**Given request:** In the entries below, identify every line with the string "parts" and copy it.

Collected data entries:
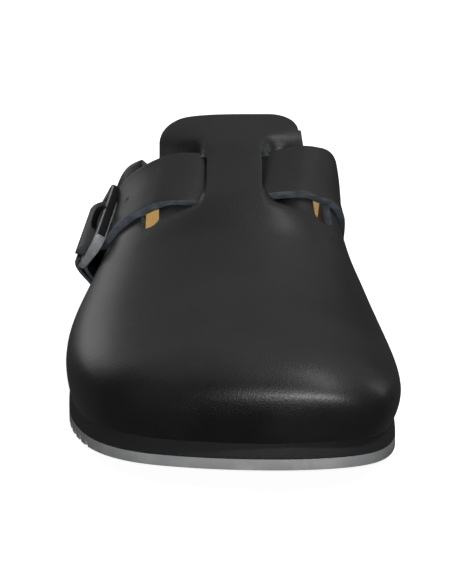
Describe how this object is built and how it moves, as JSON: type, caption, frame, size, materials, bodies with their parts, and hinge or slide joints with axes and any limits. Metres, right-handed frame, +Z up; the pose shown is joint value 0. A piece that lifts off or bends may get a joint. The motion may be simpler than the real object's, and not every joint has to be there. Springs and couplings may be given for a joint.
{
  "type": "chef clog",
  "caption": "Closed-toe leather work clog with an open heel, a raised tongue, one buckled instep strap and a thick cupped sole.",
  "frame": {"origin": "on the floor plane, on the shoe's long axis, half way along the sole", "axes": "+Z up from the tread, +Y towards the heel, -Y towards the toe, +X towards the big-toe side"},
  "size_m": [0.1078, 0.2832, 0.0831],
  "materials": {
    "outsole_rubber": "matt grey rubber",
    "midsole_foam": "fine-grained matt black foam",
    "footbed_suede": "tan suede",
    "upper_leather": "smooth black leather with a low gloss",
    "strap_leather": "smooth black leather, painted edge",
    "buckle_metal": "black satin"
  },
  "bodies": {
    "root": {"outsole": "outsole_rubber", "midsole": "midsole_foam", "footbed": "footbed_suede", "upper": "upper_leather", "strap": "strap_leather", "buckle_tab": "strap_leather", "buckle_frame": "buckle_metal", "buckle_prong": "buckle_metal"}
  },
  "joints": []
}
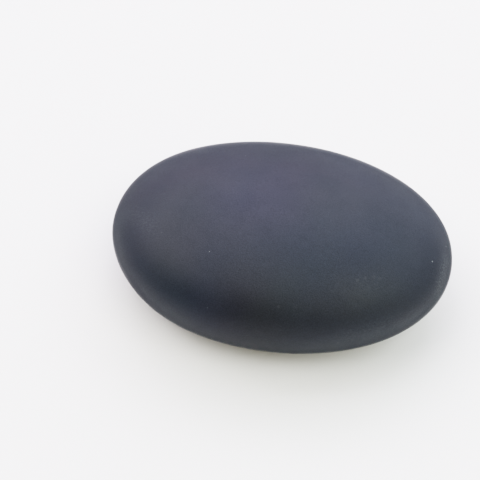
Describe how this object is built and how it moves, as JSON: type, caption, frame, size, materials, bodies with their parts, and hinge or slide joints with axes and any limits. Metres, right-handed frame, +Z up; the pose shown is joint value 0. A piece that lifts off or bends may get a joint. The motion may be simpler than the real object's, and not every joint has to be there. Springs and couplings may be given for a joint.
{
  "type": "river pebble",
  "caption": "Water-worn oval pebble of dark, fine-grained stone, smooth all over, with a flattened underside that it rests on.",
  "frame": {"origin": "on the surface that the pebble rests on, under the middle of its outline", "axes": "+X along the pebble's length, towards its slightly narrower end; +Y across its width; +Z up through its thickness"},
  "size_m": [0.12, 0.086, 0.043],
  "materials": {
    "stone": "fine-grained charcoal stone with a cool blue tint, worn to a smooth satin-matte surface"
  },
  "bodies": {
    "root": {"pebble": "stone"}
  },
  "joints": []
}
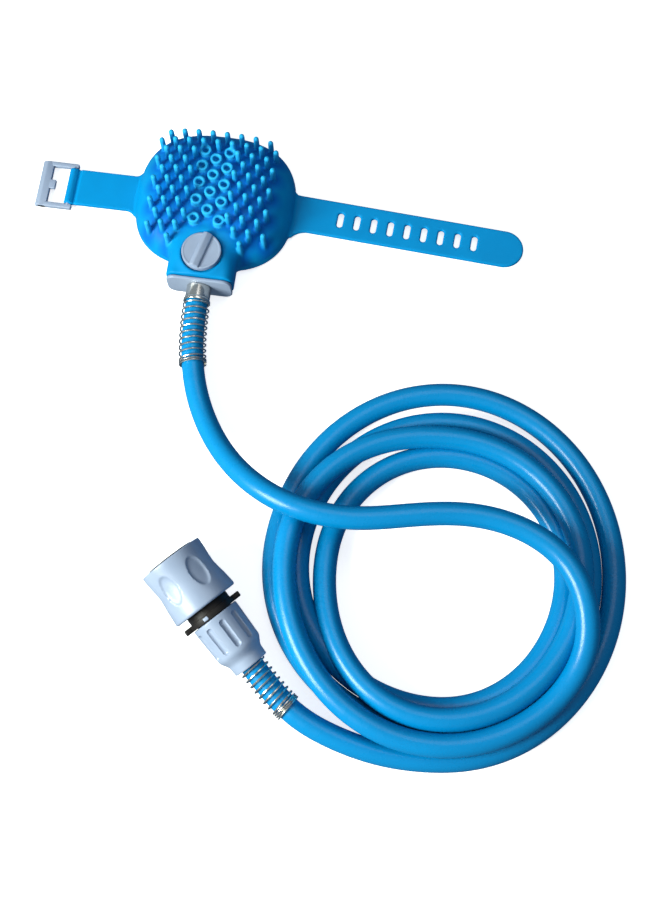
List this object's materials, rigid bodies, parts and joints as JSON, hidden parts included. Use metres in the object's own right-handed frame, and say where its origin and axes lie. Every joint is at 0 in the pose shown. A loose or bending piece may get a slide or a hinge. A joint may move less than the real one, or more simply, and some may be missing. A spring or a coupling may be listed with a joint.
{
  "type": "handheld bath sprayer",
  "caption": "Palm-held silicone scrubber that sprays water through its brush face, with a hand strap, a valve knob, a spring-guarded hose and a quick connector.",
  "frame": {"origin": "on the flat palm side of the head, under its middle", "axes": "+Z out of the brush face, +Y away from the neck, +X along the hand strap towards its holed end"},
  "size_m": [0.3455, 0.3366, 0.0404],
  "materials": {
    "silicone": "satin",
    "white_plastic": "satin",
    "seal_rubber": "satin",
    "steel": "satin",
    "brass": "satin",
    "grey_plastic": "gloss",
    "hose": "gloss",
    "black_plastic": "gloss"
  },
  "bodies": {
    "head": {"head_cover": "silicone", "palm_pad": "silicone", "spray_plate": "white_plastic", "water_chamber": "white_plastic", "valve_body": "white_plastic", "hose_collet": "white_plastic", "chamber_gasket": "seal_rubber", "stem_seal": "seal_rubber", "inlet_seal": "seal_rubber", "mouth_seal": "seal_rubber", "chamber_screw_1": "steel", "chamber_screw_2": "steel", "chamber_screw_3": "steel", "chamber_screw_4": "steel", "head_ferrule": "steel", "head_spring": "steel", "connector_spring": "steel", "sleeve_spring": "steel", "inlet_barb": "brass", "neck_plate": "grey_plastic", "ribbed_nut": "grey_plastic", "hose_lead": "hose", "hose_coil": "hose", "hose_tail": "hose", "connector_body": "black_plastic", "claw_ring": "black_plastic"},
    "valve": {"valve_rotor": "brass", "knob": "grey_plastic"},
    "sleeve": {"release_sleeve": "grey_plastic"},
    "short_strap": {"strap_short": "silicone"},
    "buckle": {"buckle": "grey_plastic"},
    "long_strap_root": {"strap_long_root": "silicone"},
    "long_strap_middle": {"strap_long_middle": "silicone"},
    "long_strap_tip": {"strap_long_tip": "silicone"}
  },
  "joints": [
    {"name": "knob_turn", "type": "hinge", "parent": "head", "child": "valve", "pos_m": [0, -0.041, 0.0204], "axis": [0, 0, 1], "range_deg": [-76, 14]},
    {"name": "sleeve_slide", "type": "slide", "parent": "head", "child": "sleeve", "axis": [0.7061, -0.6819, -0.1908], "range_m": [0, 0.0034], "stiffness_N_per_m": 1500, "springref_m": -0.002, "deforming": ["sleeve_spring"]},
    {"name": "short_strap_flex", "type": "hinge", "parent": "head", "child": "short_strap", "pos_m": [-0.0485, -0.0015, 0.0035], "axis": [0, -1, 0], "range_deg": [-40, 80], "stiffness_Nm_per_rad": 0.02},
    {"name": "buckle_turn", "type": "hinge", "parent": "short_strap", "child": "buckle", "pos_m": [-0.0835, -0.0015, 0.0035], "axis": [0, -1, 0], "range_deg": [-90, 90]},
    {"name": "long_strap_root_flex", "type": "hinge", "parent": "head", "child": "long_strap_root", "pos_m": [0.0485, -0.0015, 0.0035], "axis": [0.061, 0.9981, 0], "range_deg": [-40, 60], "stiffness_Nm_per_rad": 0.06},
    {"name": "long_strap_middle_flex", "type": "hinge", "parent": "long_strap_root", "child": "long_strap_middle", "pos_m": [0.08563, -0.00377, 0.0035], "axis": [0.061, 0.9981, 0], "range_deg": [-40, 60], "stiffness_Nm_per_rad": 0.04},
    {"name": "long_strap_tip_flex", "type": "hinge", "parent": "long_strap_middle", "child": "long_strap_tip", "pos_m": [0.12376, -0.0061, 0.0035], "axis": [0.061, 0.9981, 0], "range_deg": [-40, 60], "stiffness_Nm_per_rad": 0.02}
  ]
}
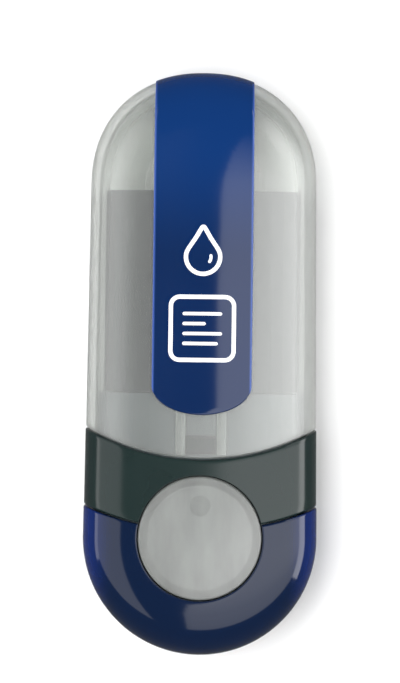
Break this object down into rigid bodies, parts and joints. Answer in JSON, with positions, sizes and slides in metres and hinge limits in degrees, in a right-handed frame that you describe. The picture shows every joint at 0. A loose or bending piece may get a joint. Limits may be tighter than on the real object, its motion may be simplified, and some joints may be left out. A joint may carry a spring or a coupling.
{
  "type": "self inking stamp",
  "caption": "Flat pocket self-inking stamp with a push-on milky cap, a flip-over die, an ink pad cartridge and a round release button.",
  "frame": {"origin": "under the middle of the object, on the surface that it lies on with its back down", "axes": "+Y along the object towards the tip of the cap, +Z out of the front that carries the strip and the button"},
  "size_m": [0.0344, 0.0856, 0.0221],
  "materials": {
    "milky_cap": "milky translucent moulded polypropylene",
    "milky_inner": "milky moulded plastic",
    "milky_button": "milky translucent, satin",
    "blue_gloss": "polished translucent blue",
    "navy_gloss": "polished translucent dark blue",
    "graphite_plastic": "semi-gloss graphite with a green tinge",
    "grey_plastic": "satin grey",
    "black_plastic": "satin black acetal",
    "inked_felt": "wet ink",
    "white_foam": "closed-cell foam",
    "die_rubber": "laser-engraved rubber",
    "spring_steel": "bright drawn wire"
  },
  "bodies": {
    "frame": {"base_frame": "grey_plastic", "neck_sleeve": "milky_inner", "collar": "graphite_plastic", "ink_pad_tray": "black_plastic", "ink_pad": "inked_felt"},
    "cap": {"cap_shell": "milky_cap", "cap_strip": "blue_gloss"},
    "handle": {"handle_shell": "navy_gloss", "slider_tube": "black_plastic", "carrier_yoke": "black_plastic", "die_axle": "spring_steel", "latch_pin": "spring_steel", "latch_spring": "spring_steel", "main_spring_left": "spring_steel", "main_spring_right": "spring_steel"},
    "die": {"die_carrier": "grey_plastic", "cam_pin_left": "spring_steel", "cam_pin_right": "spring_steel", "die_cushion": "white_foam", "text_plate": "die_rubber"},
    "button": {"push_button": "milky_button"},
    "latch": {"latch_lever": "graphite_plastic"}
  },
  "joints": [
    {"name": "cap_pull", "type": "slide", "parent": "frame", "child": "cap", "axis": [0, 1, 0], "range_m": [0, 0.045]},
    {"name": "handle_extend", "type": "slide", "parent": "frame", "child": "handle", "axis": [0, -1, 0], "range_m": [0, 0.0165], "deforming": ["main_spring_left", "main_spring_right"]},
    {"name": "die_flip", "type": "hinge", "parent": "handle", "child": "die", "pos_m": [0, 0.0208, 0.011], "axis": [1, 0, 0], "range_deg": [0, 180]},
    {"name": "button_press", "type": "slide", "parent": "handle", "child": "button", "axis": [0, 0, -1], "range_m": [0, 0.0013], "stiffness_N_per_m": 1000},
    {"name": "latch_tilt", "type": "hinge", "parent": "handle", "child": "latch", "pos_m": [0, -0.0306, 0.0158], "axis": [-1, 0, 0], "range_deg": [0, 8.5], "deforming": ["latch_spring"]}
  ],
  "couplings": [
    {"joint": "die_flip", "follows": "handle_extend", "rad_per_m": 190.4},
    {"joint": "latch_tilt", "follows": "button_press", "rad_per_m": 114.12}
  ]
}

**Expected answer:**
Describe how this object is built and how it moves, as JSON: type, caption, frame, size, materials, bodies with their parts, and hinge or slide joints with axes and any limits. Metres, right-handed frame, +Z up; the pose shown is joint value 0. A piece that lifts off or bends may get a joint. The motion may be simpler than the real object's, and not every joint has to be there. Springs and couplings may be given for a joint.
Describe how this object is built and how it moves, as JSON: type, caption, frame, size, materials, bodies with their parts, and hinge or slide joints with axes and any limits. Metres, right-handed frame, +Z up; the pose shown is joint value 0. A piece that lifts off or bends may get a joint. The motion may be simpler than the real object's, and not every joint has to be there. Springs and couplings may be given for a joint.
List this object's materials, rigid bodies, parts and joints as JSON, hidden parts included. Use metres in the object's own right-handed frame, and say where its origin and axes lie. Every joint is at 0 in the pose shown. A loose or bending piece may get a slide or a hinge. A joint may move less than the real one, or more simply, and some may be missing. A spring or a coupling may be listed with a joint.
Break this object down into rigid bodies, parts and joints. Answer in JSON, with positions, sizes and slides in metres and hinge limits in degrees, in a right-handed frame that you describe. The picture shows every joint at 0. A loose or bending piece may get a joint. Limits may be tighter than on the real object, its motion may be simplified, and some joints may be left out. A joint may carry a spring or a coupling.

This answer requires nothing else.